In my personal car, they frequently want to 'look over' the vehicle. They don't know what they're looking for, but they'll know it when they see it. So, what happens is the guy who pulled you over waits for another cop to come in a second squad, and both of them approach the vehicle, one on each side. You hand should still be on the top of the steering wheel, and safest place for the hand you gave the license with, is right next to it. Being able to see your hands is real important to a cop. They'll look in the windows, and if you act the slightest bit nervous they'll want to search the car. Calmly look straight ahead, don't give them an excuse. If your care was messy in the first place, it will be VERY messy after they 'toss it'. If they're simply going to toss it, they won't bother asking for permission. Politely say you'd prefer that they not contribute to your messy car becoming even messier.

This will get changed a little, I decided that I'd present the anecdotes of police contacts in individual entries. Putting them into a single entry would make this way longer than I like.

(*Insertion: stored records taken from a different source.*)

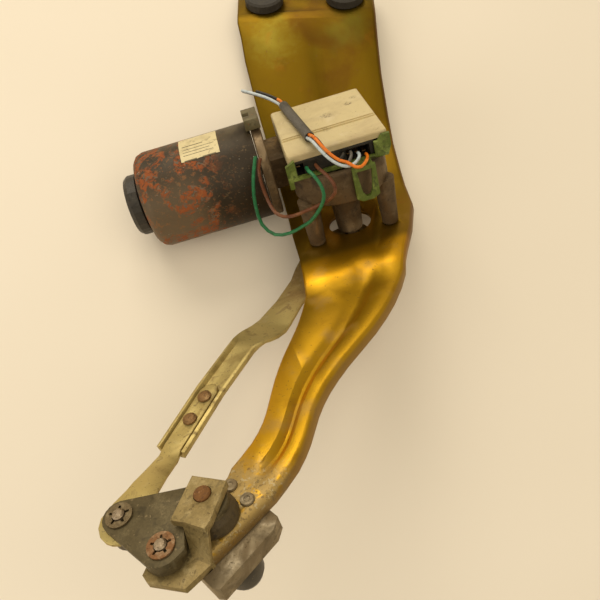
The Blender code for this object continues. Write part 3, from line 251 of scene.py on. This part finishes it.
def bracket_look():
    paint = Paint("zinc_yellow_look", (0.50, 0.262, 0.010), 0.88, 0.36)
    cloud = paint.between(paint.noise(24.0, 4.0, 0.8), 0.45, 0.68)
    paint.layer(cloud, (0.39, 0.205, 0.010), 0.6, rough=0.42)
    upper = paint.along((0, 22, 0), (0, 70, 40))
    # Painted shade: the upper face is coloured dark brown, more so towards the flange.
    paint.layer(upper, (0.145, 0.080, 0.002), 0.97, rough=0.42)
    # Painted shade: the motor plate, under the motor and gearbox, is coloured darker.
    plate = paint.math("MULTIPLY", paint.along((0, -44, 0), (0, -24, 0)),
                       paint.along((0, 60, 0), (0, 30, 0)))
    paint.layer(plate, (0.15, 0.082, 0.005), 0.8, rough=0.42)
    stain = paint.math("MULTIPLY", upper, paint.between(paint.noise(22.0, 5.0, 0.5), 0.46, 0.7))
    paint.layer(stain, (0.105, 0.044, 0.003), 0.8, rough=0.46)
    paint.layer(paint.math("MULTIPLY", upper, paint.between(paint.noise(17.0, 4.0, 0.3), 0.5, 0.72)),
                (0.13, 0.115, 0.012), 0.7)
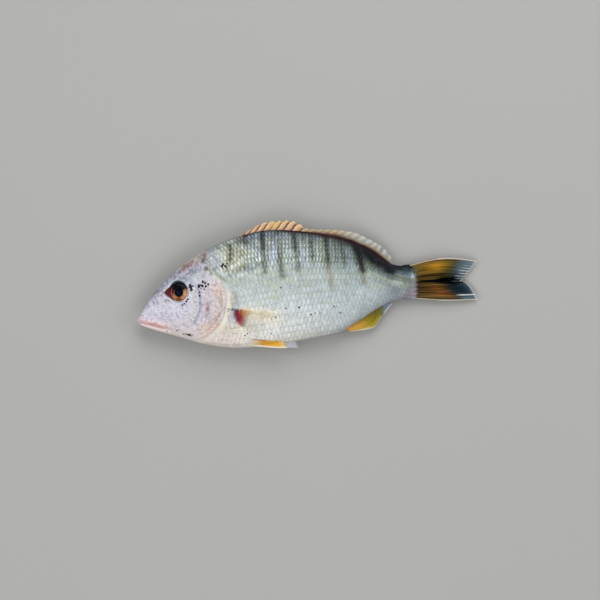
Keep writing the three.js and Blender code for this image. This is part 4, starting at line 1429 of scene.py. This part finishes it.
def lower_lobe(u, v):
    coat = Coat(u, v, gradient(v, [(0, "5c5048"), (0.1, "30281a"), (0.25, "2c220e"), (0.45, "3e2f12"),
                                   (0.58, "342912"), (0.66, "16242c"), (0.86, "20303c"), (1, "43515b")]))
    coat.lay("544426", ramp(0.76, 0.88, u) * band(0.05, 0.15, 0.6, 0.95, v) * 0.85)
    coat.patch("9a5e2c", 0.86, 0.46, 0.045, 0.16, 0.6)
    coat.patch("8e4a1c", 0.68, 0.44, 0.022, 0.12, 0.9)
    coat.patch("7a5220", 0.61, 0.42, 0.03, 0.16, 0.6)
    coat.patch("a45c30", 0.78, 0.5, 0.02, 0.12, 0.7)
    coat.lay("1c1508", fall(0.53, 0.6, u) * 0.8)
    coat.patch("0e1f2b", 0.7, 0.78, 0.13, 0.13, 0.85)
    coat.lay("5f6f7b", ramp(0.88, 0.94, u) * ramp(0.7, 0.85, v) * 0.8)
    return coat.tone


def tail_tone(u, v):
    number, c = cell(u, TAIL["rays"])
    coat = Coat(u, v, lerp(upper_lobe(u, v), lower_lobe(u, v), ramp(0.48, 0.52, u)[..., None]))
    streak = patchy(u * 150, v * 9, 3.0)
    coat.lay("120d06", ramp(0.5, 0.9, streak) * 0.6 * fall(0.7, 0.85, v))
    coat.lay("b08c4a", ramp(0.5, 0.1, streak) * 0.18 * fall(0.6, 0.75, v))
    fold = bell(u - 0.488, lerp(0.016, 0.09, bell(v - 0.7, 0.2))) * ramp(0.08, 0.3, v)
    coat.lay("000101", fold * 1.8)
    # A painted highlight along the outermost rays of the tail.
    coat.lay("dccfbe", fall(0.004, 0.02, np.minimum(u, 1 - u)) * 0.9)
    coat.lay("dfe4e8", ramp(0.965, 0.99, v) * 0.7)
    start = 0.8 + 0.08 * np.sin(3.1 * np.round(number + c))
    lines = ramp(start, start + 0.1, v) * bell(np.minimum(c, 1 - c), 0.12) * bell(u - 0.3, 0.16)
    coat.lay("dbe2e8", lines * 0.8)
    coat.lay("e3e4e6", bell(u - 0.865, 0.014) * ramp(0.68, 0.8, v) * 0.9)
    return coat.tone, 1.0


def pectoral_tone(u, v):
    """A nearly clear fin with a dark red root."""
    _, c = cell(u, PECTORAL["rays"])
    coat = Coat(u, v, gradient(u, [(0, "f4e8c4"), (0.16, "f8f2dc"), (0.4, "fbf8ee"), (1, "faf9f4")]))
    root = gradient(u, [(0, "8a2a2c"), (0.35, "921a2a"), (0.7, "ac4454"), (1, "c47e86")])
    coat.lay(root, fall(0.12, 0.24, v))
    coat.lay("e8b27a", band(0.1, 0.17, 0.22, 0.36, v) * fall(0.16, 0.55, u))
    coat.lay("2d1c38", fall(0.06, 0.13, v) * fall(0.2, 0.6, u) * 0.95)
    coat.lay("e9dfc2", bell(c - 0.5, 0.2) * ramp(0.2, 0.35, v) * 0.3)
    edge = 0.16 * fall(0.0, 0.12, u) * fall(0.4, 0.8, v)
    return coat.tone, np.clip(lerp(0.85, 0.03 + edge, ramp(0.11, 0.21, v)), 0, 1)


def pelvic_coat(u, v):
    _, c = cell(u, PELVIC["rays"])
    coat = Coat(u, v, gradient(v, [(0, "dedad0"), (0.26, "dfccaa"), (0.42, "e0a648"), (0.8, "e0ac3a"),
                                   (1, "d8c48c")]))
    coat.lay("efe8d8", fall(0.1, 0.3, u) * 0.9)
    coat.lay("a9782c", bell(c - 0.5, 0.2) * ramp(0.2, 0.5, v) * 0.35)
    return coat


def pelvic_left_tone(u, v):
    return pelvic_coat(u, v).tone, 1.0


def pelvic_right_tone(u, v):
    coat = pelvic_coat(u, v)
    coat.lay("d8dce8", ramp(0.72, 0.82, v))
    return coat.tone, 1.0


# How far a membrane draws back between two rays, as a share of their length.


def dorsal_notch(u, number):
    split = 0.42 * (number == 20)
    return lerp(0.07, 0.022, ramp(0.38, 0.47, u)) + 0.02 * np.sin(number * 2.3) ** 2 + split


def tail_notch(u, number):
    ragged = bell(u - 0.34, 0.14)
    return 0.012 + ragged * (0.04 + 0.13 * np.sin(number * 2.3) ** 2)


def slight_notch(depth):
    return lambda u, number: depth * (0.6 + 0.8 * np.sin(number * 1.9) ** 2)


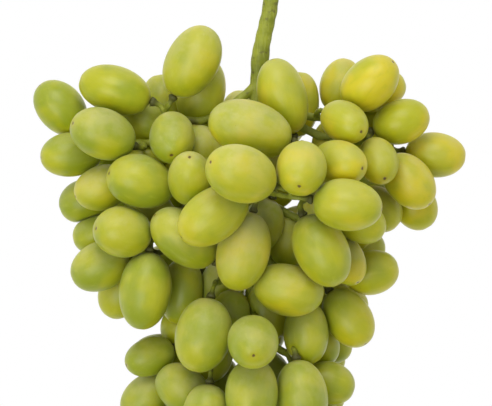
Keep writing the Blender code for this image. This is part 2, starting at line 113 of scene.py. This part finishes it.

When dealing with the cops in a situation other than a traffic stop, being nice goes a long way. I pulled into a precinct station in Chicago one night, and the guy smiled and said he couldn't help me collect my fare. I told him the fare was collected, what I needed was propane, could he tell me where I could find some at 4:00 am. He said he didn't know, but offered me a desk with a phone and phone book, and told me I could call around and try to find some. Very nice fellow. It solved my problem, I thanked him, went and bought my fuel, and drove back home.